Au début de juin, une petite polémique a traversé la communauté franco-ontarienne alors qu’une jeune publicitaire de Sudbury, Danika Degagné, s’est indignée sur Facebook qu’un Québécois de passage se soit déclaré en guerre contre son accent.
Dans les autres provinces canadiennes, il n’y a pas de sujet plus fédérateur que « l’arrogance linguistique » des Québécois. Elle se manifeste en général par une grande méconnaissance et par le dénigrement. Les Franco-Ontariens ont la mémoire longue. Ils vous citeront tous René Lévesque (qui les a qualifiés de « dead ducks » en 1969), Yves Beauchemin (qui parlait des « cadavres encore chauds du fédéralisme » en 1990) et Denise Bombardier (et son évocation des « communautés disparues » en 2019). Outre ces grandes prises de position médiatisées, ils ont tous vécu des petites insultes du genre de celle subie par Danika Degagné, qu’elle a dénoncée sur le groupe Facebook Je suis Franco-Ontarien / Franco-Ontarienne.

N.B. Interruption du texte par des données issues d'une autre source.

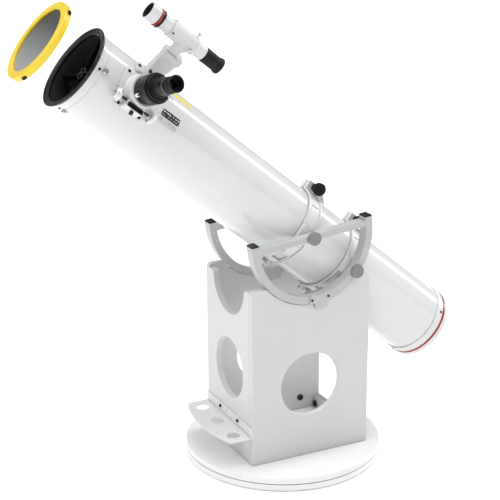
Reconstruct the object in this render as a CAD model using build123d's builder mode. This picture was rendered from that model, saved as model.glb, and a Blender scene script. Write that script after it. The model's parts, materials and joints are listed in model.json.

L’ironie suprême là-dedans, c’est que la complainte franco-ontarienne est identique à celle des Québécois à l’égard de ceux qui les méprisent pour leur accent. L’hiver dernier encore, le directeur d’une école française à New York m’a écrit pour me demander de l’aider à régler un problème. Il organisait un voyage d’élèves à Montréal et il était en butte à un groupe de parents qui craignait de voir le français de leurs enfants se dégrader au contact du Québec !
Je lui ai évidemment servi une pleine page d’arguments à faire valoir, mais cela m’a donné à réfléchir. Chaque critique, chaque attaque contre l’accent des autres francophones entretient une mentalité d’intolérance langagière qui dessert finalement tout le monde. Les Québécois, qui ont développé un dialecte très original dans la grande constellation francophone, devraient être capables de comprendre que chaque lieu va produire son vernaculaire, qui n’est ni meilleur ni pire qu’un autre.
Ce sera une délégation franco-ontarienne qui ouvrira le prochain défilé de la Saint-Jean à Montréal, lundi prochain, et j’espère qu’on leur donnera toute la place pour se faire entendre. À l’approche de la Fête nationale le 24 juin, il me semble que le meilleur cadeau à faire à la langue française serait de se libérer des vieux schèmes et de célébrer nos différences. Ça n’éliminera jamais complètement les rapports de force, mais ça permettrait de les relativiser.
Parlez-vous le tarois?
En 2016, la romancière franco-ontarienne Hélène Koscielniak avait fait parler d’elle en créant un mot nouveau, le « tarois », pour décrire le vernaculaire franco-ontarien. Déformation de l’ancien mot « ontarois », le tarois peut être décrit comme quelque chose qui ressemble au joual avec plus d’anglais. J’ai donc appelé la romancière pour en discuter.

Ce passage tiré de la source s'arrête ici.